It is all those things, in different measures at different times. Let’s start with ‘bloody awful’. It is HARD, really, REALLY HARD! The thing is, I knew it would be but there’s some things you can’t really imagine until you do it. Child birth being, from what I’ve seen on One Born Every Minute, a good example. You see the couple at home on the sofa with the mum-to-be saying “I’m going for a natural birth. I’ve got my Kenny G and my Enya CDs packed in my hospital bag so I’m going to be nice and relaxed and let Mother Nature do the rest”. Next scene is of someone with sweat pouring down their face shouting at the midwife “DRUGS! NOW! ALL OF THEM! SHOVE THEM IN WHEREVER!”. The Great Divide is a teensy bit similar in that at home you do all the “yeah, yeah, I know it’s hilly” then get out here and think “holy cr*p, will these things never end?!!”
Today I hit what the map described as ‘a near vertical wall’. After seeing something pretty steep, steep enough that not only could I not ride up it but I couldn’t push my bike up it either when fully loaded, I thought I’d hit the bit the map was referring to. I had to take off my panniers, leave them at the bottom of the hill, push my bike up, leave that and walk back down to get the panniers… I spent about 45 minutes doing that, thinking I’d got the worst behind me, then turned a corner and it was like the fatal wave in A Perfect Storm. A wall of gravel. So I put Phil Collins, Invisible Touch on (for the 83rd time that day) and the bike went up, down I came, up the panniers went, down I came, up the bike went and so the rotation went on.
During this time I’m ringing my bell like a maniac as bear country is genuinely very scary. It’s not so bad on a wide road or in a meadow but on narrow tracks through the woods I’m constantly aware so either ringing my bell or shouting “hey bear!” which involuntarily comes out in an American accent every single time. Fortunately I’ve not come across any in unwelcome circumstances but did see a Grizzly galloping off back into the woods after having a drink from a creek by the side of the road. But it was a wide, fairly main road so not too scary.
I’ve leapt ahead of myself so will go back to the start. I set off in fine weather, 3 pancakes already in the fuel tank and a serious amount of beef jerky and other treats lined up for the pit stops. 7 miles through the woods then this:
A river to ford. As luck would have it, an Austrian guy had just crossed it and offered to come back and help, asking whether he should take my bike or the, by now, off-loaded panniers. “Both, then come back and carry me across” didn’t seem an appropriate response so I opted for suggesting he take the panniers as my ‘don’t get wet stuff’ was still strapped to the bike and I thought I should take the blame if water did get at any of it.

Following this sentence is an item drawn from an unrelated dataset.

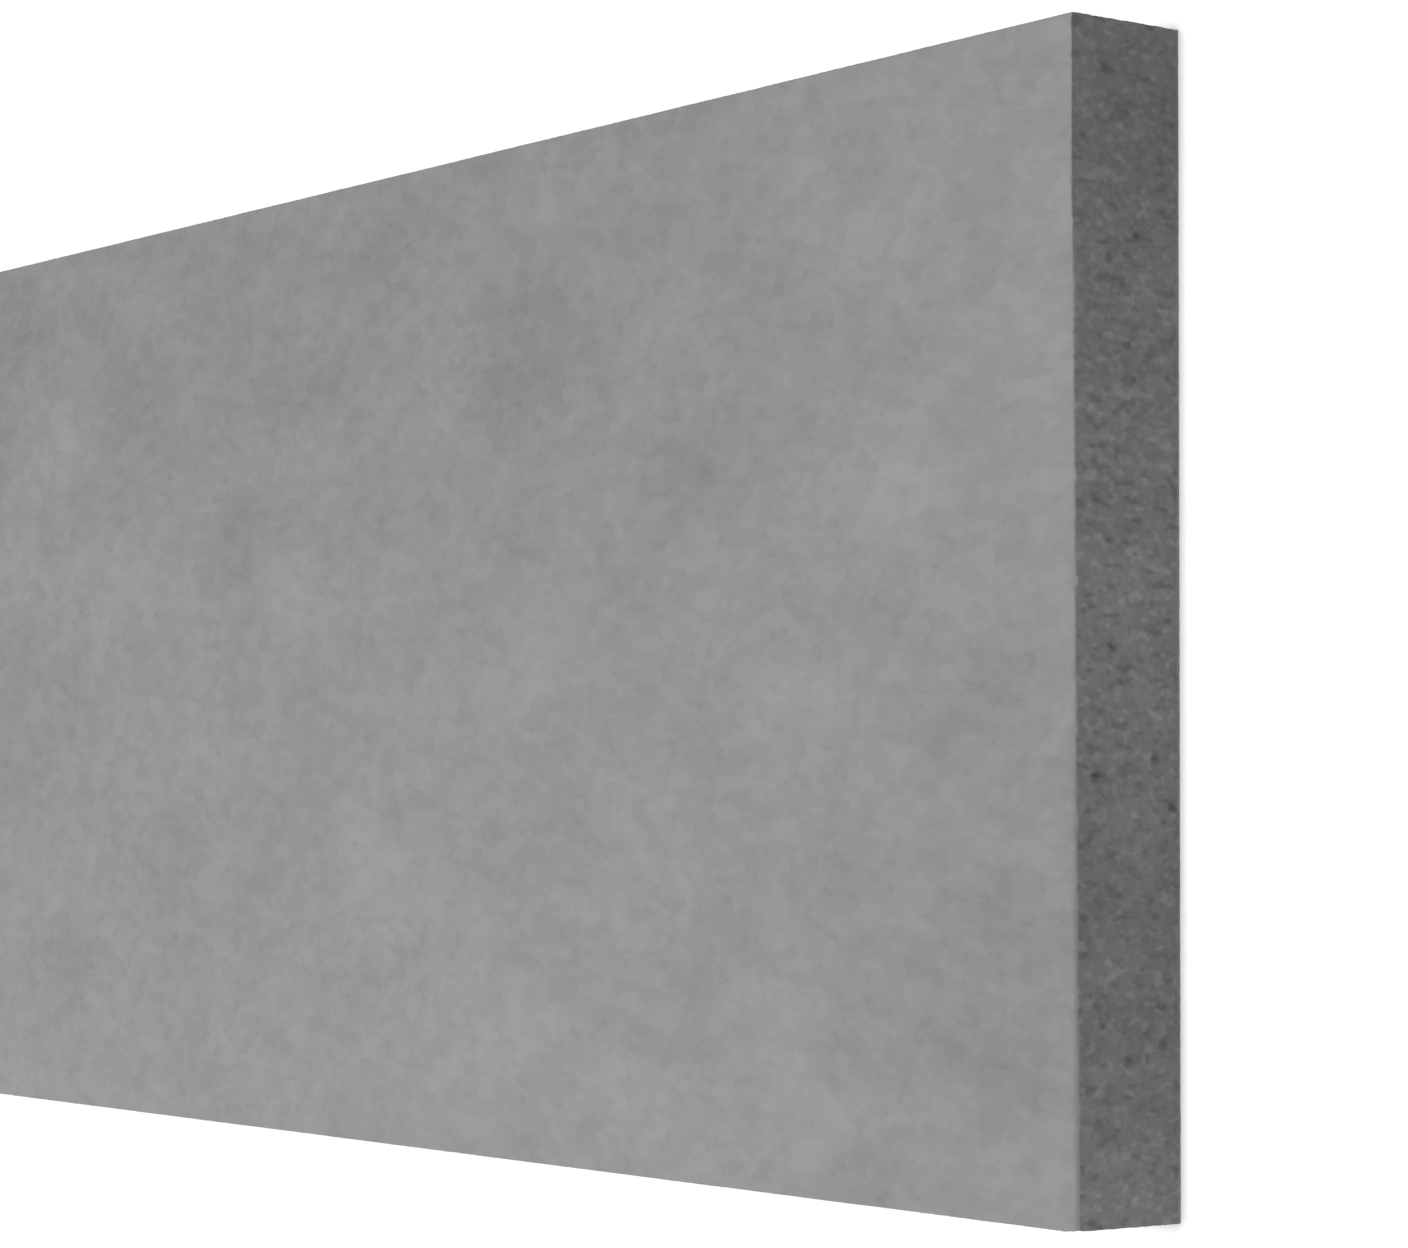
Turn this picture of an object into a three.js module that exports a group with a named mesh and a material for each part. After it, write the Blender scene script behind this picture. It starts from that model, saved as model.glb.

I was half way across what had looked like a shallow, not very fast flowing river when I realised I was in the middle of a raging torrent and barely holding onto the bike. If it hadn’t been for the guy behind who grabbed the back of the saddle, Reggie could well be half way across the Bering Straits by now!
Found a lovely spot to camp that night and felt quite pleased at having done an extra 4 miles from the route in the book.
[skilfully taken artistic shot of my tent should be here but it won’t upload]
On day 2 I met a guy who lives about 3 miles from me and is doing the same route. Unfortunately he only has month off work so is going triple-speed and hoped to do 100 miles that day. In 3 days, I’ve got as far as he went in one but I admit there has been a little cheating on my part. I was pedalling along a ski slope when 2 guys came past and offered me a lift to Elkford which was actually a full 2 days away for me according to my map. Not wanting to offend, “oooooh, would you? That’d be great” came out my mouth.
Here is how Reggie got to Elkford.
After I’d agreed to a lift, the next question was “would you like to shoot a shot gun?”, then “would you like a beer?”. It was too late to unstrap Reggie so I had a beer with my trigger happy, drink-before-driving quad biking chums then took the scenic route to Elkford via a lookout where they set a banger off and had another beer whilst I was slowly dying inside. My chauffeur Ryan did a lot of ‘thumbs up’ signals as we belted around and I didn’t really know how to gesticulate “I’m pretty bloody far from alright!’ so went for a slightly limp thumb movement hoping he might take the hint.
Actually they were both lovely and I think I was actually in fairly safe hands despite all the obvious cues otherwise and I was quite pleased to be rescued and saved a long afternoon in the saddle.
Here’s some more scenic shots:
Now onto other beautiful things: me. My tan is coming along nicely. On a scale of 0 being white as a sheet and 10 being Girl from Ipanema, I’ve made the executive decision to fast track myself to a 3. At times, the intensity of colour in my face has been knocking on the door of 10 but, for the most part, I’m a 3.
Right, off to bed and off to Spraywood tomorrow!